_Work to complete_
Hand back each line, unchanged, from the top down to the line where "import * as" sits.

◇ ◇ ◇ ◇ ◇

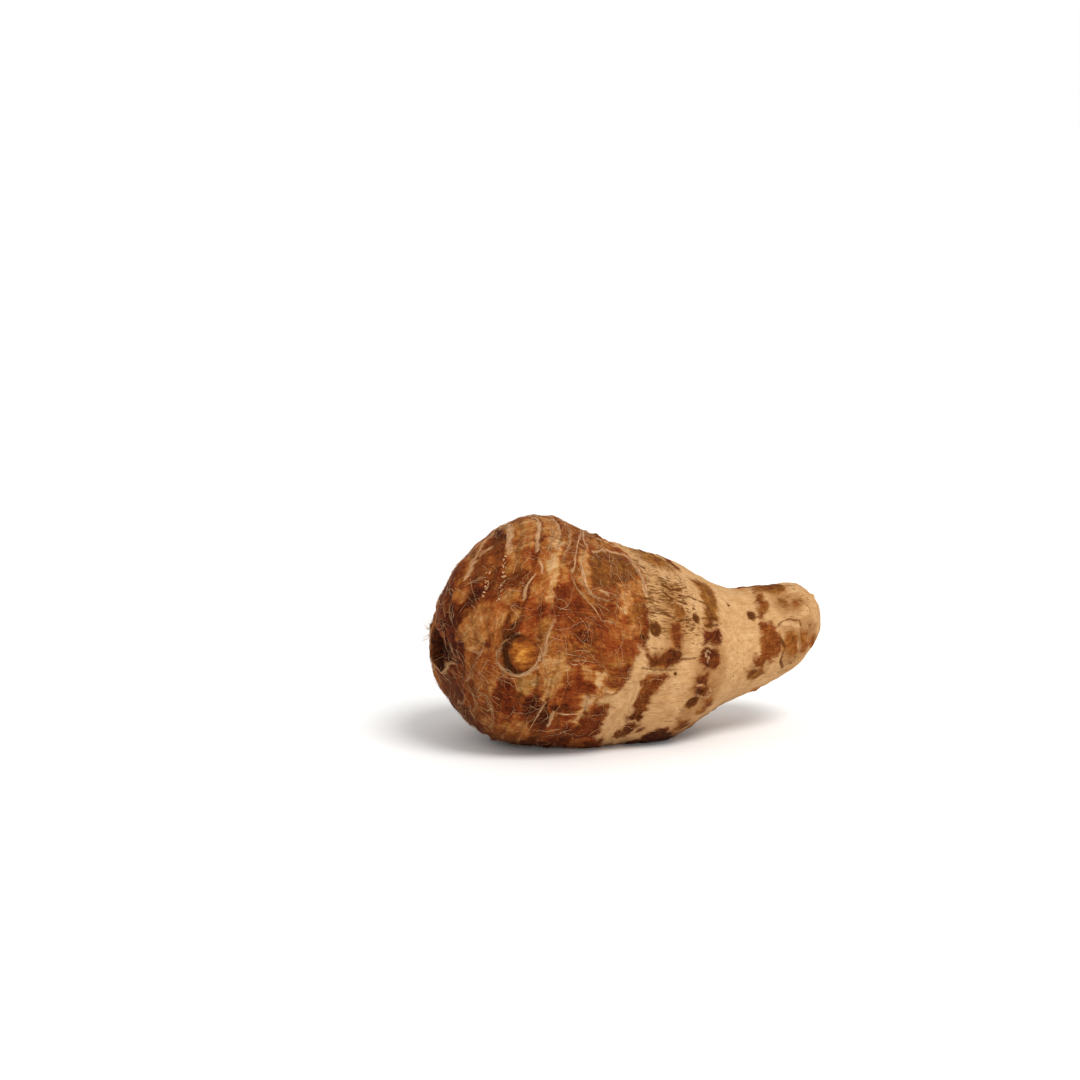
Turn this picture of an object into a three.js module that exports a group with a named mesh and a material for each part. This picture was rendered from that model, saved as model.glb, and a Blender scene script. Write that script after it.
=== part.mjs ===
import * as THREE from "three"

// A taro cormel, the pear-shaped side root of a taro plant, grown as one solid piece.
// Millimetres. +X runs from the crown to the broken neck, -Y is the side with the large bud, +Z is up.
// A place on the skin is given by its distance along the root from the crown and by its turn in
// degrees round the root: 0 is the top, 90 the bud side, 180 the underside.

// Driving dimensions
const LENGTH = 101.5
const CROWN_RADIUS = 28.2
const TIP_RADIUS = 11.5
const PIT_DEPTH = 3.2
const PIT_RADIUS = 5.6
const LIP_RISE = 0.5
const FLOOR_BLEND = 0.8

// The taper from the widest ring to the round tip, as radii at even steps along the root
const TAPER = [28.2, 27.3, 25.0, 23.6, 21.7, 17.9, 14.0, 12.4, 11.5]

// The axis bends: its sideways shift and its height over the floor, at even steps from crown to tip
const AXIS_SIDE = [0, 0, 0, -0.2, -0.7, -1.3, -1.5, -0.8, 0]
const AXIS_HEIGHT = [24.9, 26.3, 27.1, 24.6, 22.4, 22.0, 21.8, 23.8, 26.0]

// Leaf scars ring the root. They lean along it, by cosine and sine terms of the turn, at the same steps.
const LEAN_COS = [0, 0, -0.4, -1.3, 1.0, -1.7, -0.9, 0, 0]
const LEAN_SIN = [0, 0.2, 0.6, 1.2, -0.4, 0.9, 0.8, 0.2, 0]
const LEAN_COS_2 = [0, 0, -0.4, -1.3, -0.9, -1.2, -0.9, -0.2, 0]
const LEAN_SIN_2 = [0, 0.3, 1.1, 1.6, 2.3, 1.2, 0.7, 0.1, 0]

// Over the top of the crown half they lean further towards the neck, by the cosine cubed
const LEAN_TOP = [0, 12.5, 13.0, 7.5, 2.5, 0, 0, 0, 0]

// Leaf scar rings on the brown crown half and on the paler neck, by distance from the crown
const CROWN_RINGS = [3.6, 5.9, 8.4, 11.2, 14.2, 18.0, 21.8, 25.6, 30.0, 34.0, 38.1, 42.4]
const NECK_RINGS = [46.8, 52.6, 62.4, 70.5, 81.0, 88.6]
const CROWN_RIDGE = 0.8
const NECK_RIDGE = 0.4
const RIDGE_FRONT = 0.6
const RIDGE_BACK = 1.2
const INTERNODE_SWELL = 0.4

// Buds, swellings and hollows: place along, turn, height, half length and half width
const LUMPS = [
  { along: 13.6, turn: 88, rise: 2.2, length: 2.7, width: 3.3 },
  { along: 10.0, turn: 91, rise: -1.6, length: 1.5, width: 3.2 },
  { along: 28.5, turn: 78, rise: 1.3, length: 4.4, width: 5.0 },
  { along: 17.5, turn: 262, rise: 1.7, length: 3.0, width: 3.4 },
  { along: 32.0, turn: 288, rise: 1.6, length: 3.4, width: 3.6 },
  { along: 37.0, turn: 212, rise: 1.3, length: 3.2, width: 3.6 },
  { along: 7.0, turn: 66, rise: 1.0, length: 4.2, width: 7.0 },
  { along: 2.6, turn: 20, rise: 1.3, length: 2.4, width: 11.0 },
  { along: 3.5, turn: 150, rise: -2.2, length: 5.0, width: 12.0 },
  { along: 24.0, turn: 250, rise: 1.4, length: 11.0, width: 13.0 },
  { along: 31.0, turn: 330, rise: 0.8, length: 8.0, width: 9.0 },
  { along: 52.0, turn: 300, rise: 0.9, length: 9.0, width: 9.0 },
  { along: 67.0, turn: 238, rise: -0.9, length: 8.0, width: 9.0 },
  { along: 88.0, turn: 20, rise: 0.5, length: 5.0, width: 4.0 },
  { along: 96.0, turn: 150, rise: -1.7, length: 7.0, width: 8.0 },
  { along: 95.5, turn: 96, rise: -1.5, length: 5.0, width: 6.0 },
  { along: 83.5, turn: 100, rise: 0.5, length: 2.4, width: 6.0 },
  { along: 30.0, turn: 182, rise: -1.2, length: 14.0, width: 18.0 },
  { along: 57.0, turn: 168, rise: 0.9, length: 7.0, width: 11.0 },
  { along: 5.5, turn: 350, rise: -0.5, length: 4.0, width: 14.0 },
  { along: 39.0, turn: 352, rise: 0.6, length: 10.0, width: 14.0 },
  { along: 18.5, turn: 5, rise: 0.8, length: 3.5, width: 14.0 },
]

// Mesh density
const COLUMNS = 64
const ROW_STEP = 2.2
const CROWN_ROW_RADII = [0, 2.2, 4.0, 5.0, 6.0, 7.4, 9.2, 11.4]
const TIP_ROWS = 8

const RINGS = [...CROWN_RINGS, ...NECK_RINGS]
const TIP_START = LENGTH - TIP_RADIUS
const { clamp, degToRad, euclideanModulo, radToDeg, smoothstep } = THREE.MathUtils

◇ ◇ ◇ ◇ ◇

_Written solution_
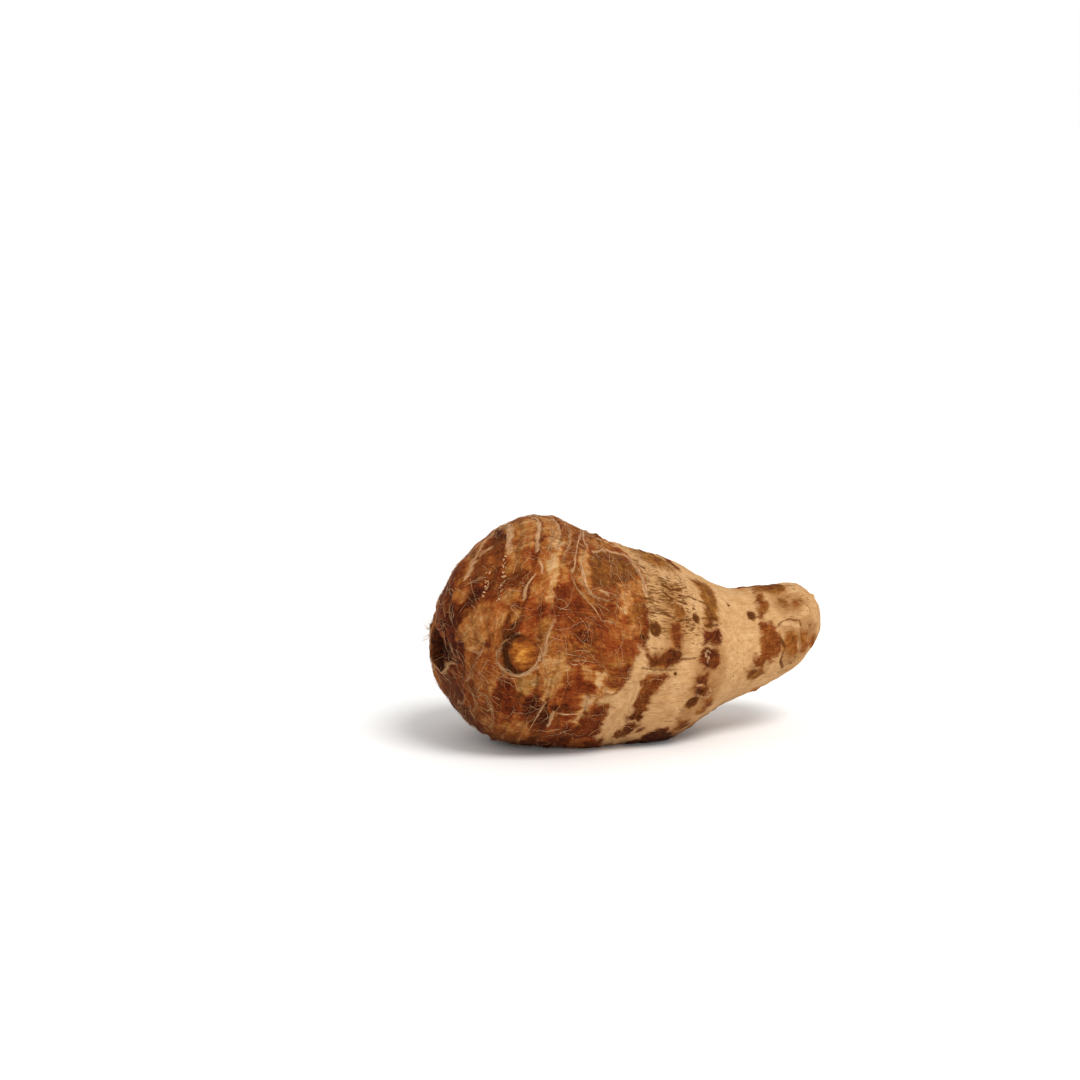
Turn this picture of an object into a three.js module that exports a group with a named mesh and a material for each part. This picture was rendered from that model, saved as model.glb, and a Blender scene script. Write that script after it.
=== part.mjs ===
import * as THREE from "three"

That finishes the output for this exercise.